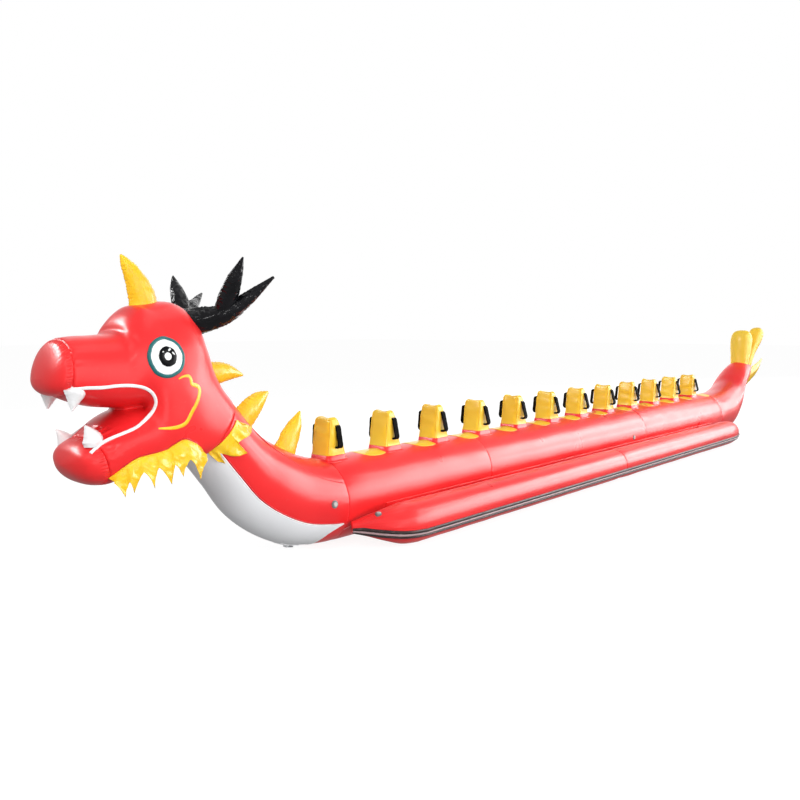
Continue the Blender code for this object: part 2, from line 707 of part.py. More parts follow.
def build_tail(paint, trunk):
    across = Vector((0.0, 1.0, 0.0))
    centre = tapered_tube("tail_petal_centre", TAIL_PETAL_CENTRE, paint["yellow"], across, sides=14, steps=2)
    seat(centre, trunk)
    for label, side in (("port", 1), ("starboard", -1)):
        petal = tapered_tube("tail_petal_" + label, mirrored(TAIL_PETAL_AFT, side), paint["yellow"], across,
                             sides=12, steps=2)
        seat(petal, trunk, centre)
        spur = tapered_tube("tail_spur_" + label, mirrored(TAIL_SPUR, side), paint["yellow"], across,
                            sides=10, steps=2)
        seat(spur, trunk, petal)


def build_valves(paint, carriers):
    for name, station, offset, height, facing_out, facing_up in VALVES:
        facing = Vector((0.0, facing_out, facing_up)).normalized()
        foot = place(station, offset, height)
        rows = []
        for reach, radius in ((0.0, VALVE_RADIUS), (VALVE_DEPTH, VALVE_RADIUS)):
            point = foot + facing * reach
            rows.append((FIRST_BLOCK_X - point.x, point.y, point.z, radius, radius))
        valve = tapered_tube(name, rows, paint["valve"], Vector((1.0, 0.0, 0.0)), sides=16, steps=1)
        seat(valve, *carriers[name])


def main():
    clear_scene()
    paint = {
        "red": make_material("red_pvc", RED, 0.22),
        "yellow": make_material("yellow_pvc", YELLOW, 0.25),
        "white": make_material("white_pvc", WHITE, 0.3),
        "black": make_material("black_vinyl", BLACK, 0.2),
        "dark_rubber": make_material("dark_rubber", DARK_RUBBER, 0.5),
        "valve": make_material("valve_plastic", VALVE_GREY, 0.4),
        "steel": make_material("ring_steel", STEEL, 0.3, 1.0),
    }
    hull = build_hull(paint)
    neck = loft("neck_tube", NECK_SECTIONS, paint["red"], sides=HULL_SIDES)
    trunk = loft("tail_trunk", moved_aft(TRUNK_SECTIONS, GAP), paint["red"], sides=HULL_SIDES)
    skull, upper, nose, lower, chin = build_head(paint)
    panel = build_belly_panel(paint, neck)
    build_tow_fittings(paint, neck, panel)
    collars = [build_collar(label, side, paint, skull, panel, neck)
               for label, side in (("port", 1), ("starboard", -1))]
    across = Vector((0.0, 1.0, 0.0))
    seat(tapered_tube("horn", HORN_ROWS, paint["yellow"], across), skull, upper)
    for number, rows in enumerate(NECK_SPIKES, start=1):
        spike = tapered_tube("neck_spike_%d" % number, rows, paint["yellow"], across, sides=10)
        seat(spike, neck, skull, *collars)
    pontoons = {}
    for label, side in (("port", 1), ("starboard", -1)):
        pontoon = build_pontoon(label, side, paint, (hull[0], neck))
        build_web(label, side, paint, (*hull, pontoon))
        pontoons[label] = pontoon
        build_antler(label, side, 0.0 if side > 0 else STARBOARD_ANTLER_DROOP, paint, skull)
        build_tooth("tooth_upper_" + label, UPPER_TOOTH, side, paint, upper, nose)
        build_tooth("tooth_lower_" + label, LOWER_TOOTH[label], side, paint, lower, chin)
        build_eye(label, side, paint, skull, upper)
        build_beard(label, side, paint, skull, lower, chin)
    build_grip_blocks(paint, hull)
    build_tail(paint, trunk)
    build_valves(paint, {
        "valve_neck": (neck,),
        "valve_hull": (hull[1],),
        "valve_pontoon_port": (pontoons["port"],),
        "valve_pontoon_starboard": (pontoons["starboard"],),
    })


main()
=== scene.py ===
"""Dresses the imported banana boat: welded PVC tubes, dragon head, padded grip blocks and trim.

Metres, +X to the bow, +Y to port, +Z up. Stations are metres aft of the first grip block's centre.
"""

import math

import bmesh
import bpy
import numpy as np
from mathutils import Matrix, Vector
from mathutils.bvhtree import BVHTree


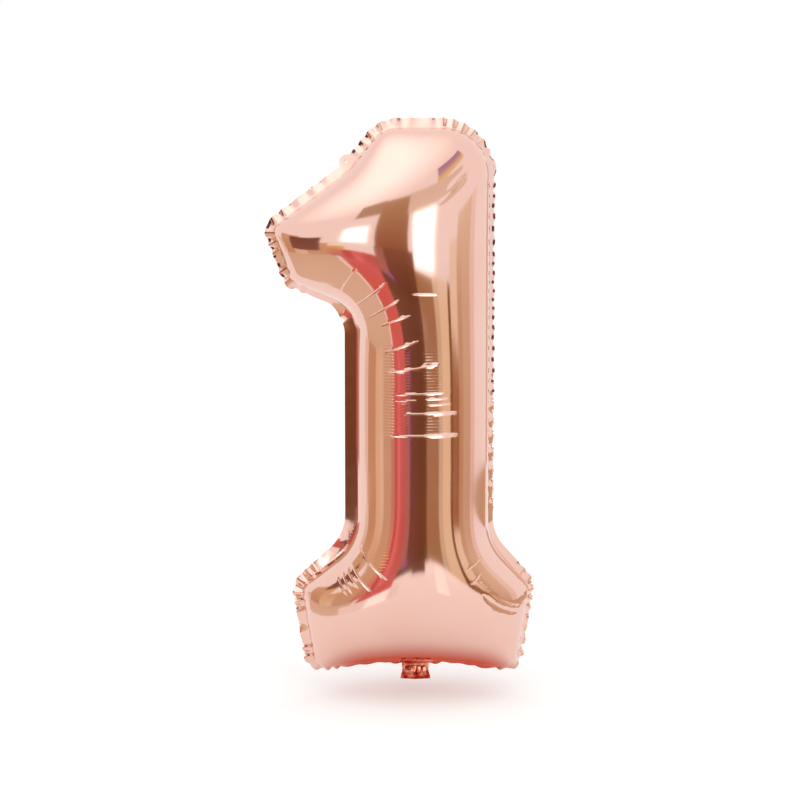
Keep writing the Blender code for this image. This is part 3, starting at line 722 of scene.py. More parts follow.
def room_between(points):
    """Half the gap between the two sheets, which is wider where the valve passes."""
    seal = (TAIL_ROOT_WIDTH - CHANNEL_WIDTH) / 4
    share_ = smooth((CHANNEL_WIDTH / 2 + seal - np.abs(points[:, 0])) / seal)
    low_ = points[:, 1] < 2 * NECK_RISE
    return SHEET_GAP / 2 + (VALVE_ROOM - SHEET_GAP / 2) * share_ * low_


def normals_of(places, faces):
    p, q, r = (places[faces[:, k]] for k in range(3))
    across = np.cross(q - p, r - p)
    each = [np.bincount(faces.ravel(), np.repeat(across[:, k], 3), len(places)) for k in range(3)]
    total = np.stack(each, -1)
    return total / np.maximum(np.linalg.norm(total, axis=1, keepdims=True), 1e-20)


def pressed_in(side):
    """How far puckers, creases and waviness press each point in."""
    arc = np.hypot(height, np.clip(-point_away, 0, None))
    wave = 0.5 + 0.5 * side * np.sin(by_length(np.unwrap(phase), np.mod(point_s, SEAM_LENGTH)))
    tight = by_length(tightness * calm, point_s)
    fade = (1 - np.exp(-arc / PUCKER_START)) * np.exp(-((arc / PUCKER_REACH) ** 2))
    pressed = PUCKER * tight * wave**3 * fade
    for start, end, bow, depth, width in crease_lines():
        t, off = along_crease(plan, start, end, bow)
        taper = smooth(t / CREASE_IN) * smooth((1 - t) / CREASE_OUT)
        pressed += depth * taper * np.exp(-((off / width) ** 2))
    wavy = sum(
        strength * np.array([noise.noise((across * x, up * z, apart * side)) for x, z in plan])
        for strength, across, up, apart in FILM_WAVES
    )
    return pressed + WAVINESS * smooth(arc / WAVINESS_START) * wavy


def places_of(side):
    """Each flat point's place in space: side is -1 for the front sheet and 1 for the back."""
    room = room_between(plan)
    angle = by_length(swing, point_s)
    base = seam_point(point_s)
    out = seam_out(point_s)
    wobble = WOBBLE * by_length(np.sin(phase) * tightness * calm, point_s)
    outside = np.clip(point_away, 0, None)
    width = by_length(seam_margin, point_s)
    rim = by_length(rim_angle, point_s)
    flat_part = np.minimum(outside, RIM_START * width)
    rim_part = outside - flat_part
    reach = flat_part * np.cos(angle) + rim_part * np.cos(rim) - side * room * np.sin(angle)
    back = flat_part * np.sin(angle) + rim_part * np.sin(rim) + side * room * np.cos(angle)
    neck = neck_share(point_s) * NECK_BULGE * np.sin(math.pi * np.clip(outside / width, 0, 1))
    margin = np.zeros((len(plan), 3))
    margin[:, 0] = base[:, 0] + reach * out[:, 0]
    margin[:, 2] = base[:, 1] + reach * out[:, 1]
    margin[:, 1] = back + side * neck + wobble
    shell = np.zeros((len(plan), 3))
    shell[:, 0], shell[:, 2] = plan[:, 0], plan[:, 1]
    fade = np.exp(-np.hypot(height, point_away) / WOBBLE_REACH)
    shell[:, 1] = side * (room + height) + wobble * fade
    places = np.where(held[:, None], margin, shell)
    out_ = normals_of(shell, inner_faces)
    out_ *= np.sign(out_[:, 1:2]) * side
    places -= out_ * (pressed_in(side) * ~held)[:, None]
    return places


# %% [markdown]
# ## The two sheets
#
# Both sheets are cut from the same digit, so each is a copy of the flat mesh with its own
# places. Solidify gives the film a wall. A UV map keeps, for each corner, its length along the
# seam and its distance from it, so that the material can follow the weld. The weld, the rim's
# fold and the cut edge are sharp. The neck's faces get a red finish, painted reflection of the
# foil in itself, and the rim's dashes get a dark one, painted shade, so those faces have slots of
# their own.

# %% Make the front and back sheets
FILM_WALL = 0.0003
ON_NECK = 0.6
ON_LINE = 0.01  # of the margin's width
ON_FOLD = 1e-6
# The rim's dashes get a dark finish, painted shade, above this height, from this share of the margin on
# the flag's side, and where the margin faces this much to a side.
RIM_SHADE_ABOVE = 0.34  # the height from which the rim's dashes are darker
RIM_SHADE_FROM_LEFT = 4 / MARGIN_ROWS  # of the margin's width, on the flag's side
RIM_SHADE_BESIDE = 0.62  # where the margin faces at least this much to a side
PLAIN, NECK_PAINTED_REFLECTION, PAINTED_RIM_SHADE = 0, 1, 2  # the sheets' material slots


def add_piece(name, bm):
    """Makes an object of a bmesh, shaded smooth, at the origin."""
    mesh = bpy.data.meshes.new(name)
    for face in bm.faces:
        face.smooth = True
    bm.to_mesh(mesh)
    bm.free()
    made = bpy.data.objects.new(name, mesh)
    bpy.context.scene.collection.objects.link(made)
    return made


def add_wall(piece, thickness=FILM_WALL):
    wall = piece.modifiers.new("wall", "SOLIDIFY")
    wall.thickness = thickness
    wall.offset = 1.0


def turn_outward(bm, side):
    """Turns a sheet's faces to the front or the back, away from its middle."""
    bmesh.ops.recalc_face_normals(bm, faces=bm.faces)
    if sum(face.normal.y * face.calc_area() for face in bm.faces) * side < 0:
        bmesh.ops.reverse_faces(bm, faces=bm.faces)


def map_seam(bm):
    """The UV map: the length along the seam and the distance outside it, in metres."""
    layer = bm.loops.layers.uv.new("seam")
    for face in bm.faces:
        around = [point_s[vert.index] for vert in face.verts]
        wraps = max(around) - min(around) > SEAM_LENGTH / 2
        for corner, s in zip(face.loops, around):
            s += SEAM_LENGTH * (wraps and s < SEAM_LENGTH / 2)
            corner[layer].uv = (s, point_away[corner.vert.index])


def sharpen(bm, fold_share):
    """Marks the cut edge, the weld and the rim's fold as sharp."""
    for edge in bm.edges:
        at = fold_share[[vert.index for vert in edge.verts]]
        level = np.ptp(at) < ON_LINE
        on_weld, on_rim = abs(at[0]) < ON_FOLD, abs(at[0] - RIM_START) < ON_LINE
        edge.smooth = not (edge.is_boundary or level and (on_weld or on_rim))


def assign_slots(bm, fold_share):
    neck, out = neck_share(point_s), seam_out(point_s)
    # The neck's faces take the red finish of painted reflection.
    on_neck = (neck > ON_NECK) & (point_away > -ON_FOLD)
    inner = np.where(out[:, 0] < 0, RIM_SHADE_FROM_LEFT, RIM_START)
    # The rim's dashes that get the dark finish of painted shade.
    rim_shaded = DASH_SHARE + DASH_EDGE * by_length(np.sin(rim_phase), point_s) > 0.5
    rim_shaded &= (fold_share > inner - ON_LINE) & (by_length(stretched, point_s) < 0.5)
    rim_shaded &= (np.abs(out[:, 0]) > RIM_SHADE_BESIDE) & (neck == 0)
    rim_shaded &= seam_point(point_s)[:, 1] > RIM_SHADE_ABOVE
    for face in bm.faces:
        around = [vert.index for vert in face.verts]
        other = PAINTED_RIM_SHADE if rim_shaded[around].all() else PLAIN
        face.material_index = NECK_PAINTED_REFLECTION if on_neck[around].all() else other


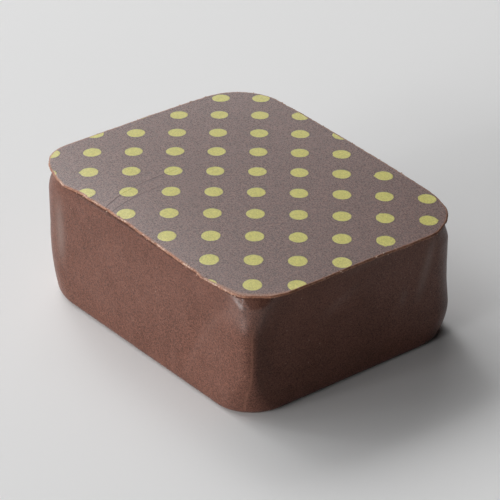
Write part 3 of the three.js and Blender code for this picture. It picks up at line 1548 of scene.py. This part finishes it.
@dataclass(frozen=True)
class LipCrumbs:
    """Loose crumbs that cling to the broken lip, most of them along the front."""

    top: TopForm
    count: int = 260
    smallest: float = 0.035
    largest: float = 0.10
    smallness: float = 2.5  # the higher, the fewer large ones
    front_facing: float = -0.3
    thinned: float = 0.55  # the share left out on the other sides
    inset: Span = (-0.02, 0.14)
    face_drops: tuple = (0.0, 0.0, 0.08)
    stretches: tuple = ((0.8, 1.6), (0.6, 1.0), (0.4, 0.75))
    lumpiness: float = 0.45
    lump_waves: float = 0.9
    lump_spread: float = 50.0
    seed: int = 5

    def build(self, finish: RawCrumb) -> bpy.types.Object:
        """Builds the crumbs as one piece.

        Args:
            finish: The crumbs' finish.

        Returns:
            The piece.
        """
        draw = random.Random(self.seed)
        rim = self.top.outline(0.0)
        outward = facings(rim)
        drops = (*self.face_drops, self.top.lip_thickness)
        mesh = bmesh.new()
        for _ in range(self.count):
            index = draw.randrange(len(rim))
            if outward[index].y > self.front_facing and draw.random() < self.thinned:
                continue
            size = mix(self.smallest, self.largest, draw.random() ** self.smallness)
            spot = rim[index] - outward[index] * draw.uniform(*self.inset)
            height = self.top.height(spot) - draw.choice(drops)
            self.add_crumb(mesh, raised(spot, height), size, draw)
        return finished_piece("lip_crumbs", mesh, finish.material())

    def add_crumb(
        self, mesh: bmesh.types.BMesh, spot: Vector, size: float, draw: random.Random
    ) -> None:
        """Adds one lumpy crumb.

        Args:
            mesh: The mesh that takes it.
            spot: Its middle.
            size: Its mean radius.
            draw: The source of its shape.
        """
        made = bmesh.ops.create_icosphere(mesh, subdivisions=2, radius=size)["verts"]
        turn = Matrix.Rotation(draw.uniform(0.0, math.tau), 4, "Z")
        stretch = Vector([draw.uniform(*span) for span in self.stretches])
        shift = Vector([draw.random() for _ in range(3)]) * self.lump_spread
        for vertex in made:
            wave = noise.noise(vertex.co / size * self.lump_waves + shift)
            vertex.co = turn @ (vertex.co * stretch) * (1.0 + self.lumpiness * wave) + spot


# Studio


def direction(azimuth: float, elevation: float) -> Vector:
    """Points away from the object, with azimuth 0 towards -Y and 90 towards +X.

    Args:
        azimuth: Degrees round Z.
        elevation: Degrees above the floor.

    Returns:
        The unit vector.
    """
    turn, rise = math.radians(azimuth), math.radians(elevation)
    level = math.cos(rise)
    return Vector((math.sin(turn) * level, -math.cos(turn) * level, math.sin(rise)))


@dataclass(frozen=True)
class SoftBox:
    """A square area light that faces the praline; its distance and side are metres."""

    name: str
    azimuth: float
    elevation: float
    radiance: float
    side: float = 0.42
    distance: float = 1.0

    def build(self, target: Vector) -> bpy.types.Object:
        """Places the light.

        Args:
            target: The point that it faces, in metres.

        Returns:
            The light's object.
        """
        light = bpy.data.lights.new(self.name, "AREA")
        light.shape = "SQUARE"
        light.size = self.side
        light.energy = self.radiance * math.pi * self.side**2
        lamp = linked(self.name, light)
        away = direction(self.azimuth, self.elevation)
        lamp.location = target + away * self.distance
        lamp.rotation_euler = away.to_track_quat("Z", "Y").to_euler()
        return lamp


@dataclass(frozen=True)
class Studio:
    """A pale floor, soft light and the camera of the photograph."""

    target: tuple = (9.230, -6.518, 12.078)
    azimuth: float = 52.631
    elevation: float = 30.135
    roll: float = -0.285
    distance: float = 241.2
    lens: float = 208.185
    sensor: float = 36.0
    clip_end: float = 20.0  # metres
    sky: Colour = (0.004, 0.004, 0.004, 1)
    floor_colour: Colour = (0.8, 0.8, 0.8, 1)
    floor_radius: float = 2.5  # metres
    floor_steps: int = 96
    light_target: tuple = (0.0, 0.0, 0.006)  # metres
    boxes: tuple = (
        SoftBox("low_front_right", 16.0, 12.0, 2.8),
        SoftBox("low_front", 2.0, 12.0, 8.8),
        SoftBox("low_front_left", -17.0, 12.0, 5.6),
        SoftBox("low_left_front", -42.0, 12.0, 1.7),
        SoftBox("low_left", -67.0, 12.0, 1.1),
        SoftBox("low_left_back", -97.0, 12.0, 2.4),
        SoftBox("low_back", -127.0, 12.0, 1.3),
        SoftBox("high_left_front", -42.0, 42.0, 2.4),
        SoftBox("high_left", -67.0, 42.0, 4.1),
        SoftBox("high_left_back", -97.0, 42.0, 5.7),
        SoftBox("high_back", -127.0, 42.0, 1.0),
        SoftBox("small_high_back", -112.0, 42.0, 4.4, 0.22),
        SoftBox("small_far_back", -127.0, 45.0, 1.6, 0.22),
        SoftBox("small_left", -82.0, 35.0, 1.5, 0.22),
        SoftBox("small_low_back", -112.0, 28.0, 2.5, 0.22),
        SoftBox("small_low_left", -97.0, 28.0, 1.5, 0.22),
        SoftBox("small_mirror", -127.0, 28.0, 0.5, 0.22),
    )

    def camera(self) -> bpy.types.Object:
        """Places the camera as the photograph's was.

        Returns:
            The camera.
        """
        data = bpy.data.cameras.new("photo_camera")
        data.lens = self.lens
        data.sensor_width = self.sensor
        data.clip_end = self.clip_end
        camera = linked("photo_camera", data)
        away = direction(self.azimuth, self.elevation)
        spot = Matrix.Translation(Vector(self.target) * MM + away * (self.distance * MM))
        aim = away.to_track_quat("Z", "Y").to_matrix().to_4x4()
        camera.matrix_world = spot @ aim @ Matrix.Rotation(math.radians(self.roll), 4, "Z")
        bpy.context.scene.camera = camera
        return camera

    def floor(self) -> bpy.types.Object:
        """Lays the pale floor.

        Returns:
            The floor.
        """
        mesh = bmesh.new()
        bmesh.ops.create_circle(
            mesh, cap_ends=True, segments=self.floor_steps, radius=self.floor_radius
        )
        data = bpy.data.meshes.new("floor")
        mesh.to_mesh(data)
        mesh.free()
        bench = Bench("pale_floor")
        bench.add_output(bench.add("ShaderNodeBsdfDiffuse", {"Color": self.floor_colour}))
        data.materials.append(bench.material)
        floor = linked("floor", data)
        return floor

    def sky_light(self) -> None:
        """Sets the even light of the room."""
        world = bpy.data.worlds.new("room")
        world.use_nodes = True
        world.node_tree.nodes["Background"].inputs["Color"].default_value = self.sky
        bpy.context.scene.world = world

    def build(self) -> None:
        """Sets up plain colour, the camera, the floor and the lights."""
        bpy.context.scene.view_settings.view_transform = "Standard"
        self.camera()
        self.floor()
        self.sky_light()
        for box in self.boxes:
            box.build(Vector(self.light_target))
        log.info("studio: %d soft boxes", len(self.boxes))


def main() -> None:
    """Builds the praline and the studio round it."""
    logging.basicConfig(level=logging.INFO, format="%(message)s")
    top = TopForm.from_frame()
    CoatedBody(top).build(DippedChocolate())
    PrintedPlate(top, cad_size("coated_body")[1].z).build(PrintedChocolate())
    LipCrumbs(top).build(RawCrumb())
    Studio().build()
    bpy.context.view_layer.update()


if __name__ == "__main__":
    main()
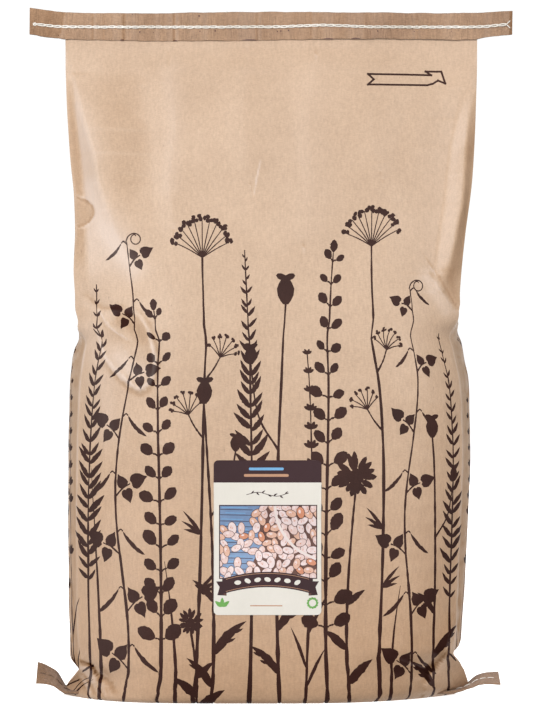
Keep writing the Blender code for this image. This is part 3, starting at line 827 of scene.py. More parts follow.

--------------------------------

Exactly the lines from the line that has "Write part 3" through the line that has "crumbs that cling" are to be repeated, both included, with nothing added.

Write part 3 of the three.js and Blender code for this picture. It picks up at line 1548 of scene.py. This part finishes it.
@dataclass(frozen=True)
class LipCrumbs:
    """Loose crumbs that cling to the broken lip, most of them along the front."""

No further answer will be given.